- **Set task**
Begin at the line containing "obj.data.transform(world)" and stop at the line containing "PAINT_DEPTH = 0.0004"; copy those lines exactly, ends included, and nothing else.

- **Collected data**
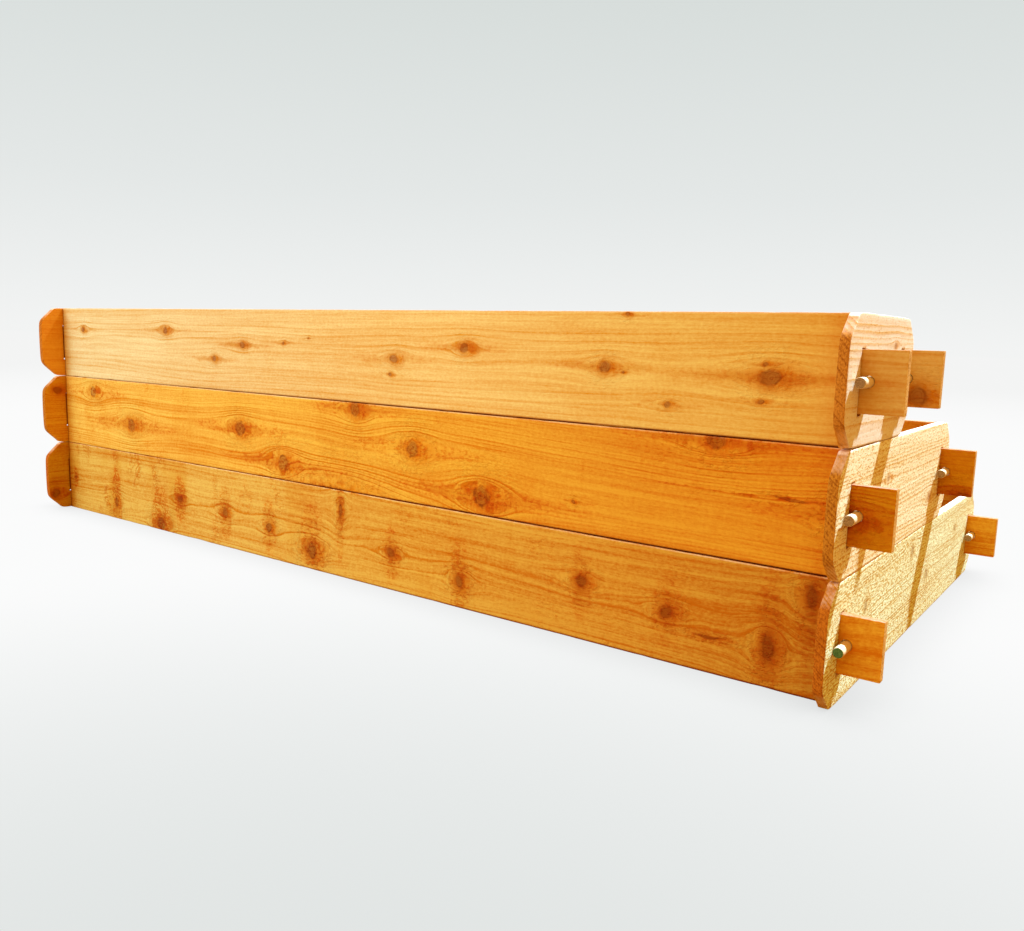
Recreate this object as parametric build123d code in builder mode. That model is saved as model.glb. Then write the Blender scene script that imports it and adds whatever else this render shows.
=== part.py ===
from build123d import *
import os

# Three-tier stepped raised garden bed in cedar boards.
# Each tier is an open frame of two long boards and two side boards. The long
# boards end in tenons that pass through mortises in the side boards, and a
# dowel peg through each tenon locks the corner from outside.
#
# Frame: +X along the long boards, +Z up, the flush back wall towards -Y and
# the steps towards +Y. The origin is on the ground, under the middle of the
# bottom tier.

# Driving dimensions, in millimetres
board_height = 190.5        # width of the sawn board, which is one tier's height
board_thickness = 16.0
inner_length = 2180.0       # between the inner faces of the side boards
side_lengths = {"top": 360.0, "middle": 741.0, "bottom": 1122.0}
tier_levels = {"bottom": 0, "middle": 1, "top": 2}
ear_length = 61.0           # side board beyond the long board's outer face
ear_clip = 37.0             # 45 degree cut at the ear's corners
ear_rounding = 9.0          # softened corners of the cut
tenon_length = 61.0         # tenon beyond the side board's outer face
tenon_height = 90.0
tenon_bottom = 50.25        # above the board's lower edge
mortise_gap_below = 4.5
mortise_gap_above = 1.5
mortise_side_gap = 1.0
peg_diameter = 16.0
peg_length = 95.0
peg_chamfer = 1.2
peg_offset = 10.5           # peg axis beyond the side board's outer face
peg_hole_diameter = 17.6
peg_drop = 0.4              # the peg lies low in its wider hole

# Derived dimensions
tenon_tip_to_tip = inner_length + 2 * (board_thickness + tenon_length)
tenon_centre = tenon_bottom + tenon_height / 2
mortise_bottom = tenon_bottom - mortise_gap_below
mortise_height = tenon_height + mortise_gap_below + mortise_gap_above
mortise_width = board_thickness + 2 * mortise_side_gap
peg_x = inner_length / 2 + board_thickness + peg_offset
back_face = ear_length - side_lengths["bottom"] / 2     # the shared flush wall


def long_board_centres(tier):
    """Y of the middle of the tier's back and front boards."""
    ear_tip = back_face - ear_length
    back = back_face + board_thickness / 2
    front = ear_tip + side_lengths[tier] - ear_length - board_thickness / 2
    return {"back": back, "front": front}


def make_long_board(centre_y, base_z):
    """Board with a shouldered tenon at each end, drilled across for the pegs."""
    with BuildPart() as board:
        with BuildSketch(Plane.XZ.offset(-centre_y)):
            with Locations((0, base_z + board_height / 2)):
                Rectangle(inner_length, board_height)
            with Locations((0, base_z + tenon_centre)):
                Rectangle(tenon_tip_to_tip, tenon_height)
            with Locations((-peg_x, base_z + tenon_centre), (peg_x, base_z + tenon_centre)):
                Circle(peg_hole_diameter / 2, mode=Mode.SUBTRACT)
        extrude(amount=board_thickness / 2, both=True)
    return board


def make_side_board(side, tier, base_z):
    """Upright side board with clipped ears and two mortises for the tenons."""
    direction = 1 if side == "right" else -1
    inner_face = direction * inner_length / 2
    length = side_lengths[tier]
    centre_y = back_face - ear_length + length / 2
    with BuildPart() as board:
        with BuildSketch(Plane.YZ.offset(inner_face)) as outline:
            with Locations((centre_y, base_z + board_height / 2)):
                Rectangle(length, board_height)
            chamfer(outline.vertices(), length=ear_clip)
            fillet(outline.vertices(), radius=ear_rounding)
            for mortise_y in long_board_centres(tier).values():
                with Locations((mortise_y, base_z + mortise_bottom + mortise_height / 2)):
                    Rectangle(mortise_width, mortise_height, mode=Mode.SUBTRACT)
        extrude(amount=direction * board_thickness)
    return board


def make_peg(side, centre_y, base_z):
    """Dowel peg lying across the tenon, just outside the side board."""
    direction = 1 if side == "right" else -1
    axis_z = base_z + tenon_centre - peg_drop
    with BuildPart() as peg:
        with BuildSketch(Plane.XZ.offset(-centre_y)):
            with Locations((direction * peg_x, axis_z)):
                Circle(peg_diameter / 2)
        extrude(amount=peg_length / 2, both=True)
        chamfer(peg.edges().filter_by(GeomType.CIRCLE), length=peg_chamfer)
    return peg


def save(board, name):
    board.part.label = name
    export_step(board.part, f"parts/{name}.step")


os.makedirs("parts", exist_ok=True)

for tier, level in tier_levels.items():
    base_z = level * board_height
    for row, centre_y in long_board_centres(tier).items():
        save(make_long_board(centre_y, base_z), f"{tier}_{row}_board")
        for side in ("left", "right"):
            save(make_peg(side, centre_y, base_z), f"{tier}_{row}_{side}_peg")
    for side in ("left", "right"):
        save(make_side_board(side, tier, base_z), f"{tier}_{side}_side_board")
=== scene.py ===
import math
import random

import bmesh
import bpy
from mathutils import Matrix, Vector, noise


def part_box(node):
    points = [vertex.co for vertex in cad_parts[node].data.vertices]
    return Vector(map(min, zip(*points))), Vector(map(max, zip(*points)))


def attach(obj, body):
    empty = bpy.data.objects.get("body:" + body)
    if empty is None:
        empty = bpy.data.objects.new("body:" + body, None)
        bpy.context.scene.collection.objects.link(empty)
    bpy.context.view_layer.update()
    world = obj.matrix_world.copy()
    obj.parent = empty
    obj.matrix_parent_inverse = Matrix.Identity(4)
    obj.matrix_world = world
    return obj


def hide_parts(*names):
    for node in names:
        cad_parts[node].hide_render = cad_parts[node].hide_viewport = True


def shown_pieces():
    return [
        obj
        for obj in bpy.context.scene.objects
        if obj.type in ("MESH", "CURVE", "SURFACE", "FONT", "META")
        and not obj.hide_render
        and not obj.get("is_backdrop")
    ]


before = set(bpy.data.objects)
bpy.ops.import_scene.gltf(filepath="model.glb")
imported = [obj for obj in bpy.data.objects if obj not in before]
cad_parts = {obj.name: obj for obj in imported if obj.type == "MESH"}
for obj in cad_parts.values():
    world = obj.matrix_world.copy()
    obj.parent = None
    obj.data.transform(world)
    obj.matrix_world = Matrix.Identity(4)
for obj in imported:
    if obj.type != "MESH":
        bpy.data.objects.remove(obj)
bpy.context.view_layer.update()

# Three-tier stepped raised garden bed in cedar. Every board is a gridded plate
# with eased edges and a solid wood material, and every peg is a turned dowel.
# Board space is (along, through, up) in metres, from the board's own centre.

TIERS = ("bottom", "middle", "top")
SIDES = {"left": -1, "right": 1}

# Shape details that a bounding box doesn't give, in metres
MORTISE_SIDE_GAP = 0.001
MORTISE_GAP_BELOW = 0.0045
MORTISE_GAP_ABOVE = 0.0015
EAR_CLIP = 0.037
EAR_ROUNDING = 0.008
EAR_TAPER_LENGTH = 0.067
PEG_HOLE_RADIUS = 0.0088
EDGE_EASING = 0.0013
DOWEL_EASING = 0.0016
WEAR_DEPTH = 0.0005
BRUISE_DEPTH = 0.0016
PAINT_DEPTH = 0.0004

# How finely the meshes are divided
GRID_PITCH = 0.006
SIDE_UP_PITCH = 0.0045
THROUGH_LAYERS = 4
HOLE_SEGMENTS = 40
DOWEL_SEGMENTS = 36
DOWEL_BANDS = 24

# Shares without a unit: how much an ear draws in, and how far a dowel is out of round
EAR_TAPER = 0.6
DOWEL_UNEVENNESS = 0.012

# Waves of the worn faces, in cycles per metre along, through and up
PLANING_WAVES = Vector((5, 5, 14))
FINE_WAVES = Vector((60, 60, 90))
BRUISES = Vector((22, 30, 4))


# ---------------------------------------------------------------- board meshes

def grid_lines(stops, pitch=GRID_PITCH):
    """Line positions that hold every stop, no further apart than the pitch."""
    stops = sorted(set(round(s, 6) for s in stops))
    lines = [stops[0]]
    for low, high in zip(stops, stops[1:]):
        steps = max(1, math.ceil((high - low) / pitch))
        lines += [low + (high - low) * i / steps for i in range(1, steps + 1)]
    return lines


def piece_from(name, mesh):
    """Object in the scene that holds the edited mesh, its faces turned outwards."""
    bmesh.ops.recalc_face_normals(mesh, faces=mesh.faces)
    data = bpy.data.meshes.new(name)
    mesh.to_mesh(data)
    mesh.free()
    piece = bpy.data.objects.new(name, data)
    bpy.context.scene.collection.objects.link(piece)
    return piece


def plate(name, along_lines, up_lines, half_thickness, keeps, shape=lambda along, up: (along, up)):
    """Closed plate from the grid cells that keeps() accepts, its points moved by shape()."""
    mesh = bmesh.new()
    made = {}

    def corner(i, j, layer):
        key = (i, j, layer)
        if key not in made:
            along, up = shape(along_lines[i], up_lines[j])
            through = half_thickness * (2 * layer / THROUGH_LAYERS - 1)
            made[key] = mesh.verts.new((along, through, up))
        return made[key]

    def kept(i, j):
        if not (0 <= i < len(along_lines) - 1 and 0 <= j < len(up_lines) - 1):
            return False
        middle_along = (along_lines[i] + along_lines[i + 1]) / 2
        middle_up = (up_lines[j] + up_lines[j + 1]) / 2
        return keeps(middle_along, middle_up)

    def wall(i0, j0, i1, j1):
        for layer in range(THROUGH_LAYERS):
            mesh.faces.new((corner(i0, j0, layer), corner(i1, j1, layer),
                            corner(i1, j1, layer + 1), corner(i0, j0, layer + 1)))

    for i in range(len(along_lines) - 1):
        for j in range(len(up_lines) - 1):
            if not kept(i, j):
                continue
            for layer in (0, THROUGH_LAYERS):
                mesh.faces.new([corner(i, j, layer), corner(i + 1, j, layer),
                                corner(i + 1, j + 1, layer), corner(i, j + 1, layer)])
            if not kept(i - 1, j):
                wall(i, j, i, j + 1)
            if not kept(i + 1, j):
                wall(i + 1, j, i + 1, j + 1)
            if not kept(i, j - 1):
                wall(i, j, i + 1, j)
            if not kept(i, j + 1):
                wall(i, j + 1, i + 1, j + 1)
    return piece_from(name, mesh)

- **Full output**
    obj.data.transform(world)
    obj.matrix_world = Matrix.Identity(4)
for obj in imported:
    if obj.type != "MESH":
        bpy.data.objects.remove(obj)
bpy.context.view_layer.update()

# Three-tier stepped raised garden bed in cedar. Every board is a gridded plate
# with eased edges and a solid wood material, and every peg is a turned dowel.
# Board space is (along, through, up) in metres, from the board's own centre.

TIERS = ("bottom", "middle", "top")
SIDES = {"left": -1, "right": 1}

# Shape details that a bounding box doesn't give, in metres
MORTISE_SIDE_GAP = 0.001
MORTISE_GAP_BELOW = 0.0045
MORTISE_GAP_ABOVE = 0.0015
EAR_CLIP = 0.037
EAR_ROUNDING = 0.008
EAR_TAPER_LENGTH = 0.067
PEG_HOLE_RADIUS = 0.0088
EDGE_EASING = 0.0013
DOWEL_EASING = 0.0016
WEAR_DEPTH = 0.0005
BRUISE_DEPTH = 0.0016
PAINT_DEPTH = 0.0004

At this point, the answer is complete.